The changes which occur week-by-week never cease to amaze, since the market has shown that there would appear to be more Group I material available this week than last week. Perhaps this reflects inventory releases which producers had been holding back or storing during the slowdown period in the summer. Group I solvent neutrals are plentiful in the Mediterranean, but in some parts of Northwest Europe there are few avails of any material whatsoever.

The Middle East Gulf region remains very quiet with only planned contracted cargoes arriving into the area. Prices can only be assumed to have stayed static from last weeks levels ($750 to $785/t basis FOB southern Iranian ports).

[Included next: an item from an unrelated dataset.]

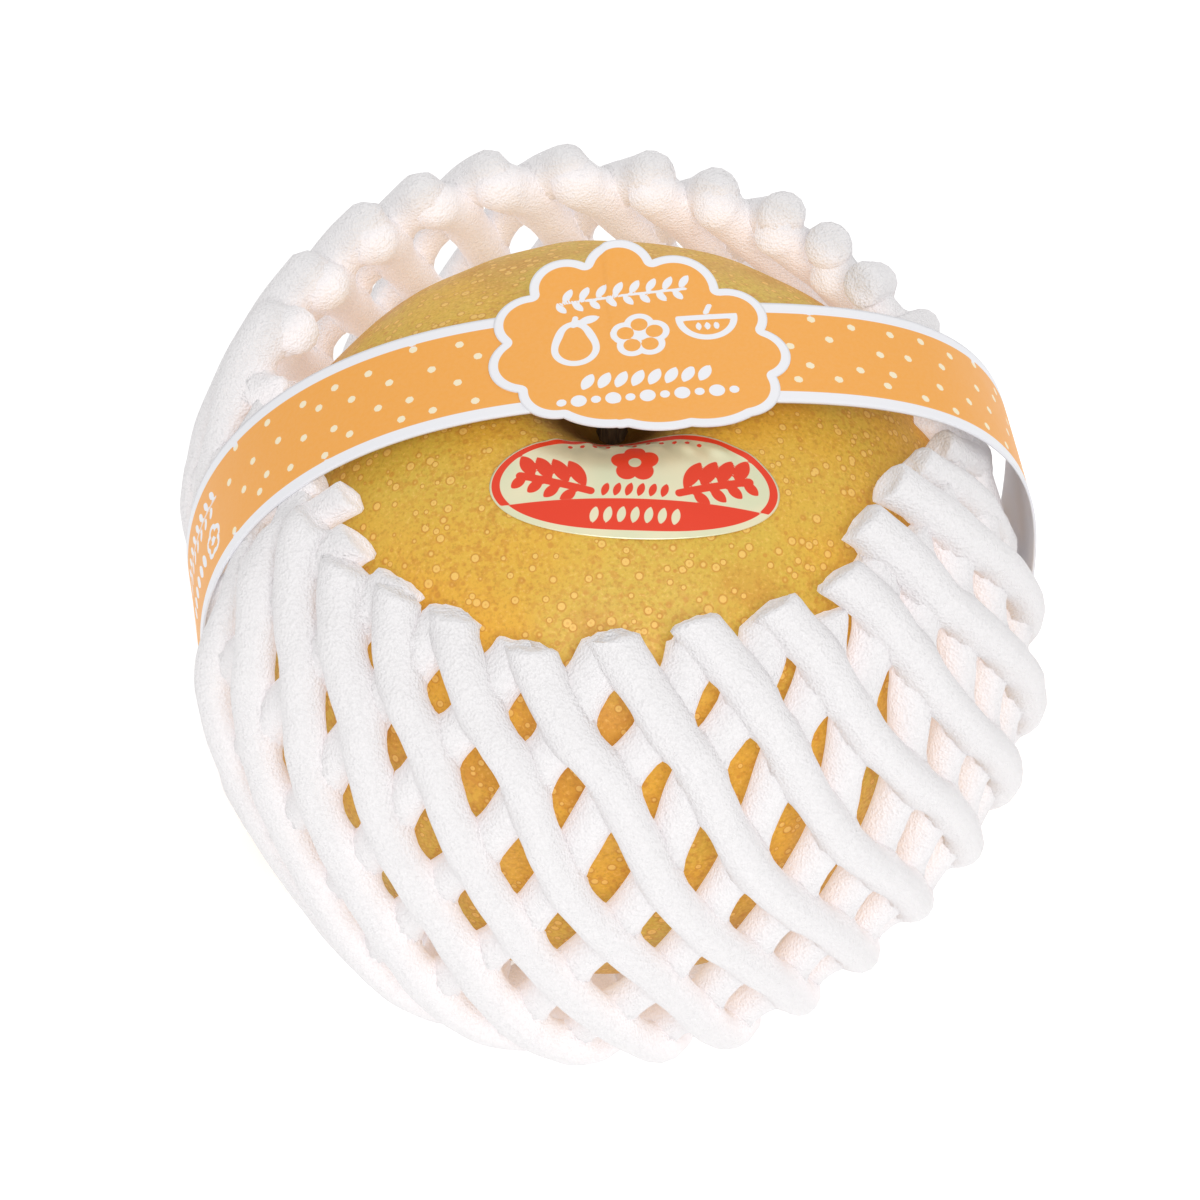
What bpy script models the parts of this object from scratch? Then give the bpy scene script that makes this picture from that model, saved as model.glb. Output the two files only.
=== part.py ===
"""Asian pear in a foam fruit net, with a paper belly band and an oval foil sticker.

The fruit stands upright with its stem cavity on top. A sleeve of white expanded foam
strands, two layers welded where they cross, is drawn up around it. A stiff paper band
runs over the top, down both sides outside the net and under the base, and widens to a
scalloped badge over the cavity. Metres, +Z up, +Y to the back, and the origin on the
surface that the band's flat bottom rests on, under the middle of the fruit.
"""

import math

import bmesh
import bpy
import numpy as np

MM = 0.001

# Fruit
PEAR_RADIUS = 47.0 * MM
PEAR_HALF_HEIGHT = 43.0 * MM
PEAR_SHOULDER = 2.3            # exponent of the outline: 2 is an ellipse, more is squarer
PEAR_CENTRE_Z = 45.2 * MM
CAVITY_DEPTH = 11.0 * MM
CAVITY_WIDTH = 7.6 * MM        # where the cavity is down to 37 % of its depth
CALYX_DEPTH = 6.0 * MM
CALYX_WIDTH = 8.5 * MM
PEAR_SHOULDER_STEPS = 10       # from the shoulder to the equator, and again below
PEAR_DIMPLE_STEPS = 9
PEAR_DIMPLE_RADIUS = 16.0 * MM
PEAR_TURN_STEPS = 32

# Stem stub in the cavity
STEM_RADIUS = 1.7 * MM
STEM_TOP_RADIUS = 2.1 * MM
STEM_LENGTH = 9.0 * MM
STEM_LEAN = 1.0 * MM
STEM_SIDES = 10
STEM_STEPS = 4

# Foam net
STRANDS = 29                   # in each of the two layers
STRAND_RADIUS = 2.4 * MM
STRAND_SIDES = 6
NET_FACE_SHARE = 0.62          # of the welded net's faces that are kept when it is simplified
NET_RADIUS = 50.3 * MM         # middle of the inner layer's strands at the equator
NET_TOP_HEIGHT = 46.3 * MM     # half height of the inner layer where it hugs the fruit
NET_LOOSE_HEIGHT = 48.0 * MM   # the same at the back, where the net stands away
NET_LOOSE_SHOULDER = 3.2
NET_BASE_HEIGHT = 42.5 * MM
NET_BASE_SHOULDER = 3.2
INNER_LIFT = 0.8 * MM          # of both layers, where neither band nor weight presses them
LAYER_STEP = 2.2 * MM          # from the inner layer's strands to the outer layer's
LAYER_STEP_BASE = 1.0 * MM     # under the fruit, where its weight presses the foam
BASE_PRESS_FROM = 34.0 * MM    # below the fruit's middle
BASE_PRESS_FULL = 40.0 * MM
RIM_HEIGHT_FRONT = 34.8 * MM
RIM_HEIGHT_BACK = 31.5 * MM
RIM_DIP = 5.0 * MM             # the rim is lower where the band holds it down
RIM_DIP_ANGLE = math.radians(13)
LOOSE_LEFT = (math.radians(75), math.radians(130))    # where the slack begins and is full
LOOSE_RIGHT = (math.radians(105), math.radians(180))
NET_END_RADIUS = 28.0 * MM     # the sleeve's open lower end, under the fruit
CROSSINGS = 9.0                # meshes from rim to lower end
RIM_PHASE = -0.7               # the rim is cut this far above a row of crossings
SHORTEST_RUN = 0.35            # of a strand's straight runs, which meet between crossings
PROFILE_STEPS = 240            # for measuring the length of the net's profile
SLOPE_STEP = 0.01              # share of that length over which its slope is read
NET_TURN = 0.524               # turns the net about the fruit, in strand steps
SQUEEZE_HALF_WIDTH = 9.5 * MM  # flat part of the squeeze under the band
SQUEEZE_FADE = 7.5 * MM
SQUEEZED_RADIUS = 1.8 * MM
SQUEEZED_LAYER_STEP = 0.8 * MM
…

Group III parcels have been arriving into this region, showing that these grades will be heavily relied on for future blending in this region, perhaps more so than Group II/II+ grades.

Prices for Group III material are pitched higher than European mainland, even with closer proximity to production centres, and lower freight and transportation costs, thus making the Middle East Gulf region a more favoured marketplace for the producers in terms of realisation and netbacks. Levels are established at anything between $950 and $1,150/t, depending on parcel size, grade viscosity, and delivery location. It is important to draw distinction between the relative costs of delivering these grades, since the region is widespread and carries different cost penalties for delivery, far more so than Group III supply in mainland Europe.

West Africa has had one cargo arrival this week, but nothing that hasnt been planned for some weeks and in this case for more than two months. The pricing for this arrival has not been disclosed as yet, since the customs declaration has yet to be made. How the contract was written, either fixed price at time of sale, or priced at the bill-of-lading date, could make an enormous difference of some $250/t to the landed price of the material, or to the traders margin.

Prices in this region have certainly moved up, and for any other cargoes arriving here, levels would reflect European mainland FOB levels, plus freight and margin: $860 to $915/t for SN 150 and SN 500/600, and up to $1,100/t for bright stock, all basis CFR West African ports.

There have been a number of enquiries from blenders and traders in South Africa and East Africa, for European Group I base oils, but these could be just price checking against the increases which have been imposed by the South African producers. European FOB levels plus freight for cargo-sized parcels will still not be competitive against local supplies, but smaller deliveries in containers could hold their own against road deliveries from Durban. Prices in the area are being seen at the high end of the European mainland spread, $760 to $800/t for solvent neutral grades, and bright stock around $980/t.

The Group II/II+ market in the EMEA region continues to show promise of future growth, even with the news that a large project has been back-staged by a couple of years, to take advantage of varying cost structures. Given that the markets (not just in Europe, but also in Central and South America) obviously have not been performing as per original forecasts, Chevron will push planned start-up of its 25,000 barrel per day Pascagoula, Miss., Group II refinery from 2011 back to 2013. Chevron said it will cover the market using amended production schedules at Richmond, Calif., to continue the progressive drive into the European market.

Other producers of Group II/II+ continue their dialogue and discussions with OEMs and others in the pursuit of approvals, which will pave the way for the new lubricant technology of this century.

Group II/II+ prices do not appear to move in the same way as Group I, perhaps because the majority of Group II material is supplied under contract, thus levelling out and spreading larger price increases over a greater time. Prices are deemed to lie in the range of $890 to $1,050/t ex tank, very much depending on grade vis, and area of delivery.

Its a summertime market, but without the prospect of real demand kicking in after the recess, as we would have seen in years gone by. With economic uncertainty still very much to the fore, but also with a bullish petroleum products market, producers are keen to maximise whatever base oil production can be slotted into a fickle EMEA market.